- [Entries supplied]
..........

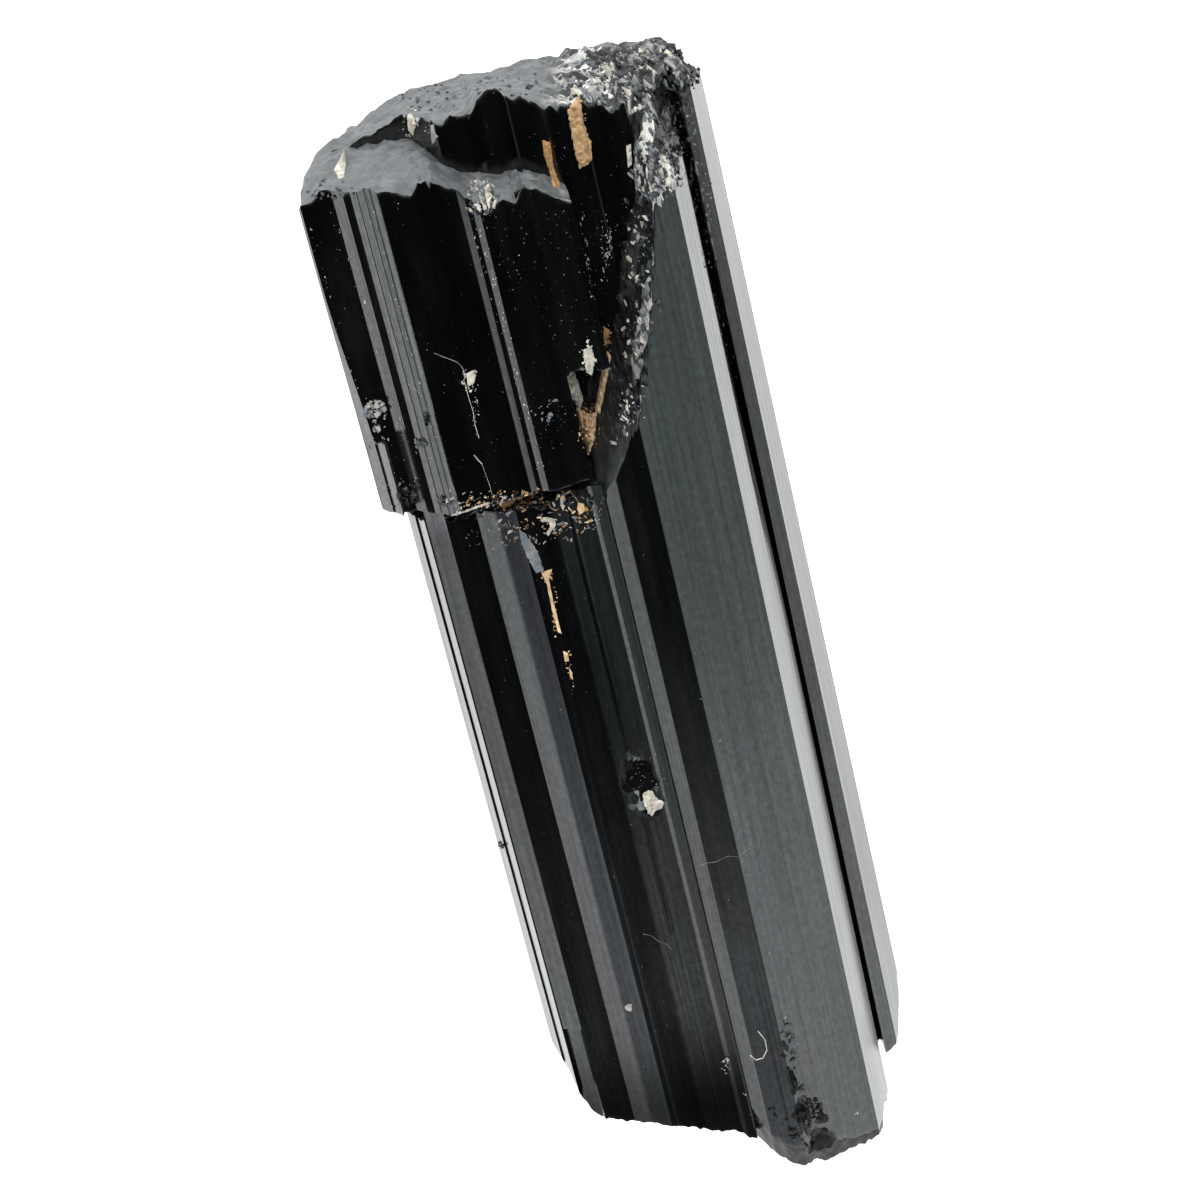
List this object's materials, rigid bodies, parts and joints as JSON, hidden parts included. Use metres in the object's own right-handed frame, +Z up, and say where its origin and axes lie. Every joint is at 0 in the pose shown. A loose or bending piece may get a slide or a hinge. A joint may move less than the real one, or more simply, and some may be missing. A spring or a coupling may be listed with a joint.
{
  "type": "tourmaline crystal",
  "caption": "Black tourmaline crystal, a bundle of striated prisms grown together, with a stepped block, a slanting break and rough broken ends, lying on a flat prism face.",
  "frame": {"origin": "Centre of the rectangle that the crystal covers, on the plane of the prism face that it rests on.", "axes": "+Y runs along the crystal's length to its broken upper end, +X to the right seen from the front with that end away, +Z up from the rest face to the striated front."},
  "size_m": [0.0204, 0.0604, 0.0136],
  "materials": {
    "black_tourmaline": "Opaque black crystal: glassy, finely striated prism faces and dull grey broken ends.",
    "ochre_crust": "Dull earthy ochre and orange-brown infill in the cleft and the grooves.",
    "pale_grains": "Dull cream and white mineral grains, dust and a lint fibre on the surface."
  },
  "bodies": {
    "root": {"crystal": "black_tourmaline"}
  },
  "joints": []
}
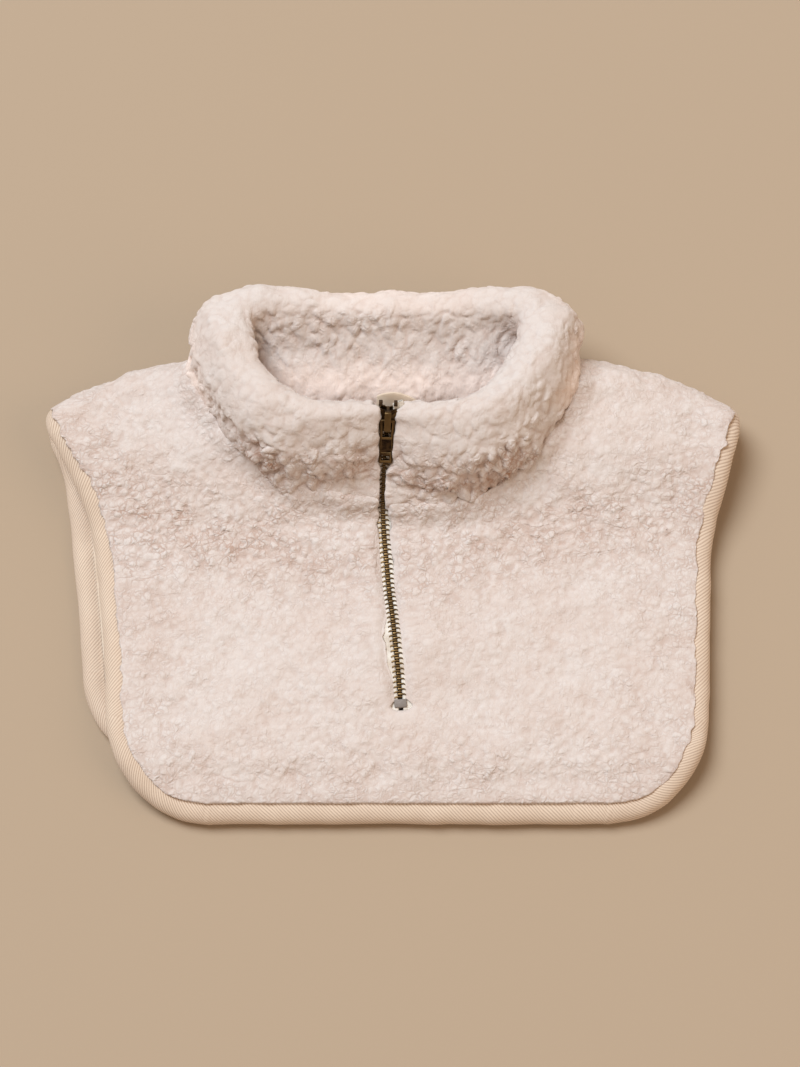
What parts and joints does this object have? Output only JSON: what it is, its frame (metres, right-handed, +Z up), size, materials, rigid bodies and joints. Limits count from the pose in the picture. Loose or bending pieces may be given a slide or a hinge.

..........

- [What the exercise asks] Extract all lines as given.

- [Answer for the task]
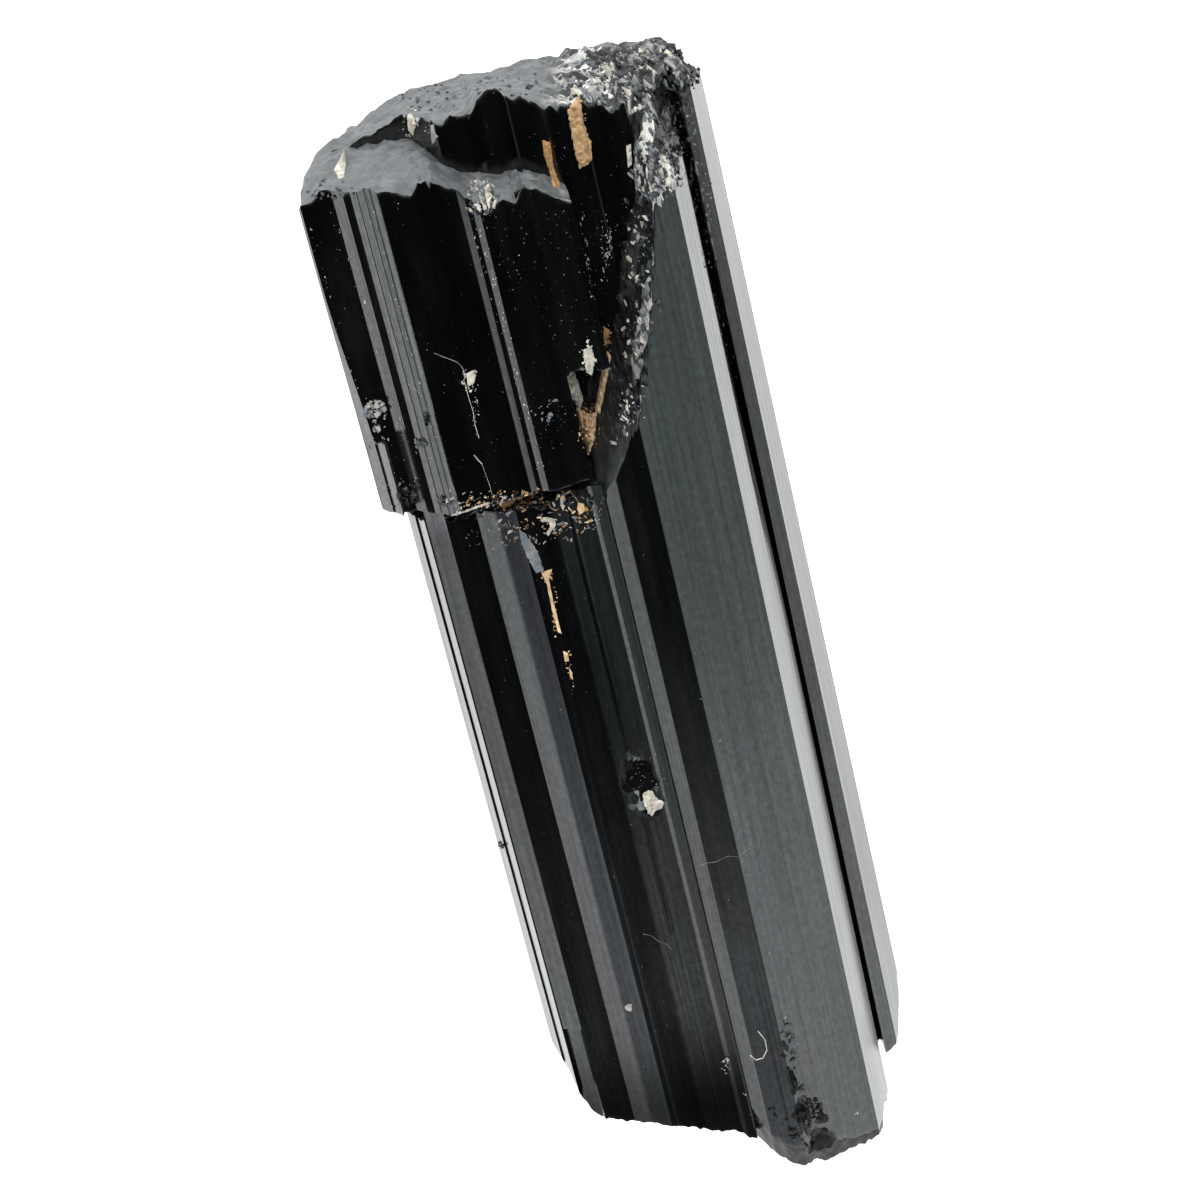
List this object's materials, rigid bodies, parts and joints as JSON, hidden parts included. Use metres in the object's own right-handed frame, +Z up, and say where its origin and axes lie. Every joint is at 0 in the pose shown. A loose or bending piece may get a slide or a hinge. A joint may move less than the real one, or more simply, and some may be missing. A spring or a coupling may be listed with a joint.
{
  "type": "tourmaline crystal",
  "caption": "Black tourmaline crystal, a bundle of striated prisms grown together, with a stepped block, a slanting break and rough broken ends, lying on a flat prism face.",
  "frame": {"origin": "Centre of the rectangle that the crystal covers, on the plane of the prism face that it rests on.", "axes": "+Y runs along the crystal's length to its broken upper end, +X to the right seen from the front with that end away, +Z up from the rest face to the striated front."},
  "size_m": [0.0204, 0.0604, 0.0136],
  "materials": {
    "black_tourmaline": "Opaque black crystal: glassy, finely striated prism faces and dull grey broken ends.",
    "ochre_crust": "Dull earthy ochre and orange-brown infill in the cleft and the grooves.",
    "pale_grains": "Dull cream and white mineral grains, dust and a lint fibre on the surface."
  },
  "bodies": {
    "root": {"crystal": "black_tourmaline"}
  },
  "joints": []
}
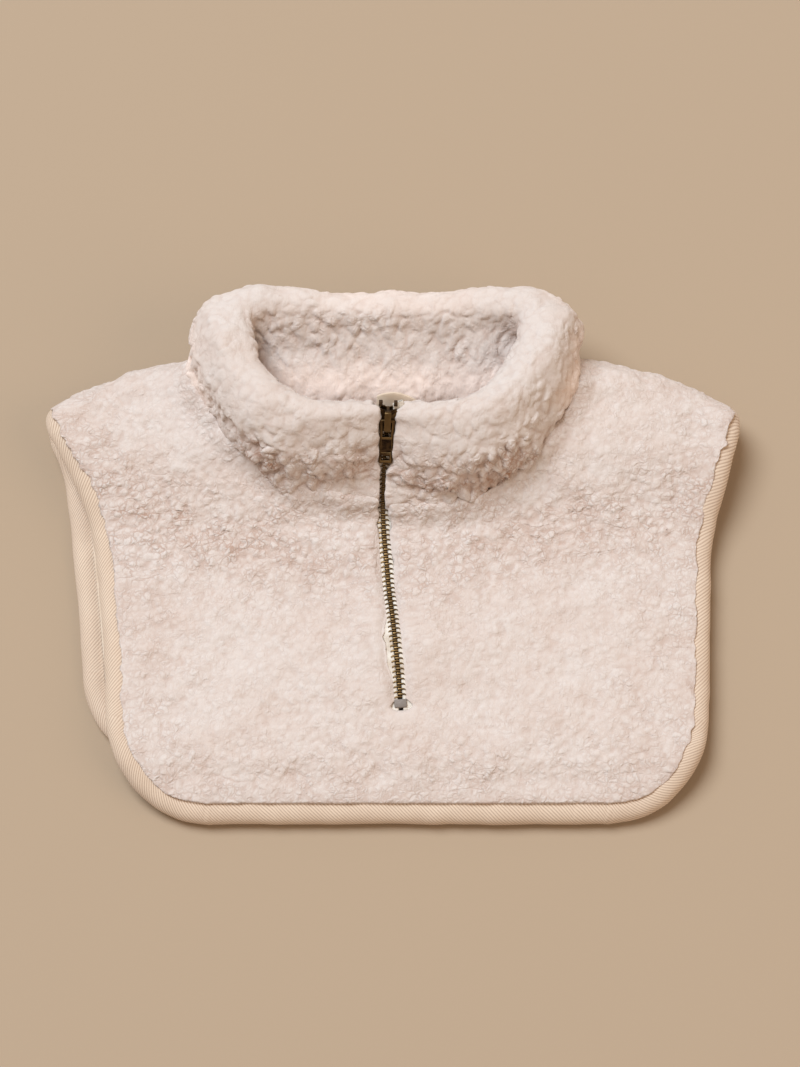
What parts and joints does this object have? Output only JSON: what it is, its frame (metres, right-handed, +Z up), size, materials, rigid bodies and joints. Limits count from the pose in the picture. Loose or bending pieces may be given a slide or a hinge.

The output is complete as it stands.